Did you know that sometimes God actually allows us to struggle with sin, and did you know that it's very possible the reason that God allows us to struggle with sin is to teach us humility?
Sometimes God saves us from the worst possible sin, the sin of pride, as we struggle with lesser sin. Little daily reminders of how far from perfect we are. Pride makes us artificial, fake; humility makes us real. Humble acknowledgment of our sin, to ourselves and before God, first of all, but also to others, when appropriate, and from time to time, perhaps in the sacrament of confession, can be the path out of sin and the path into a future freer from sin.
This is what we want you to know this week. The attitude of humility is very helpful when it comes to recognizing and eliminating sin in our life. The woman was adulterous, but her accusers had the greater sin of pride.
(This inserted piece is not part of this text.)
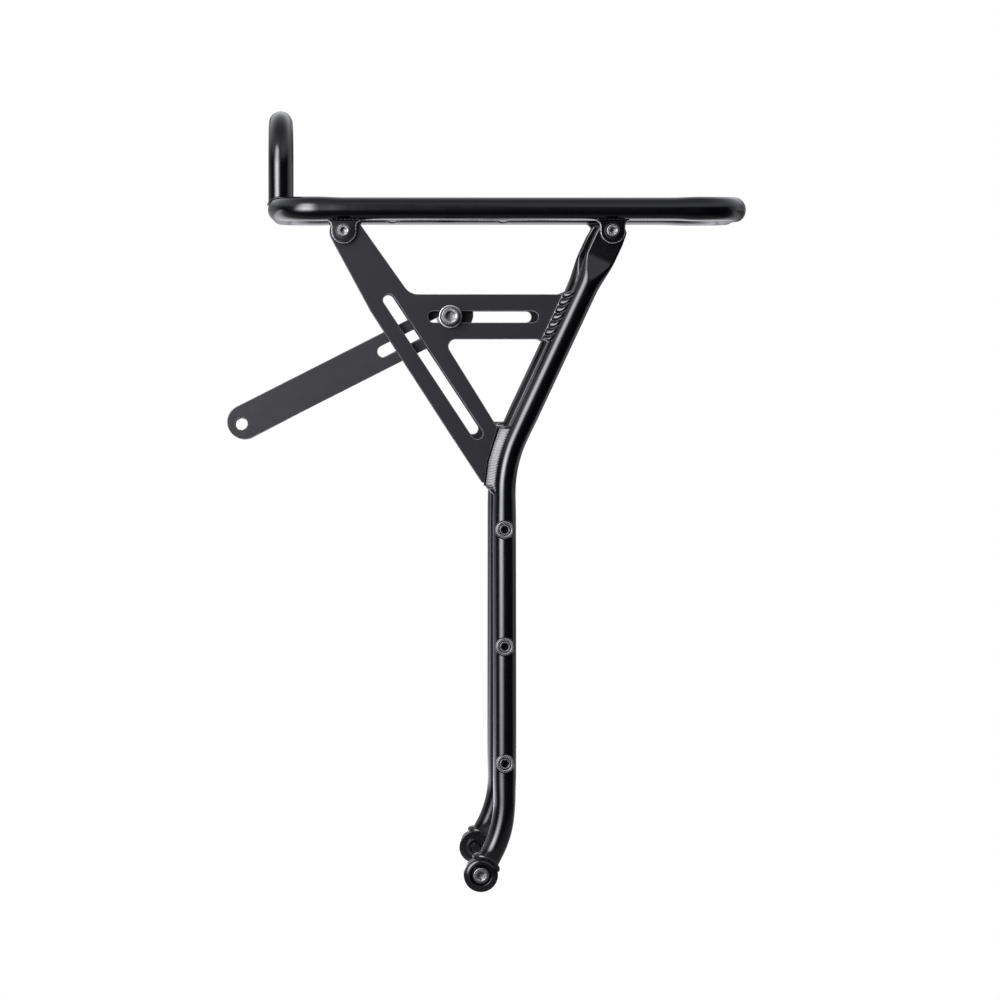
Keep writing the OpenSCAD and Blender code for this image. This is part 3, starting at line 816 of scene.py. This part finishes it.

The reason pride is the most serious sin is because it blinds us to other sin in our life and thereby can be the most consequential of sins. While pride blinds us to sin and inevitably leads to more sin, humility can recognize sin and help us with the grace of our Savior to move beyond it. To paraphrase Saint Augustine, commenting about the former angel Lucifer, he said: It was pride that changed angels, like Lucifer, into devils; it is humility that transforms people into angels. That’s what we want you to know.
This is what we are encouraging everyone to do this week. Humbly acknowledge your sins, to ourselves and before God, first of all, but also to others when appropriate, and from time to time, in the sacrament of confession.
For this is the path out of sin and the path into a future freer from sin. We have a great opportunity to participate in the sacrament of confession this week.
We will have eight priests here to hear confessions this Thursday evening at 6:30pm. Why not take advantage of that opportunity to practice a little humility and become freer from sin?
It was pride that changed angels into devils; it is humility that makes people as angels. Humility is not thinking less about yourself. Humility is thinking about yourself less.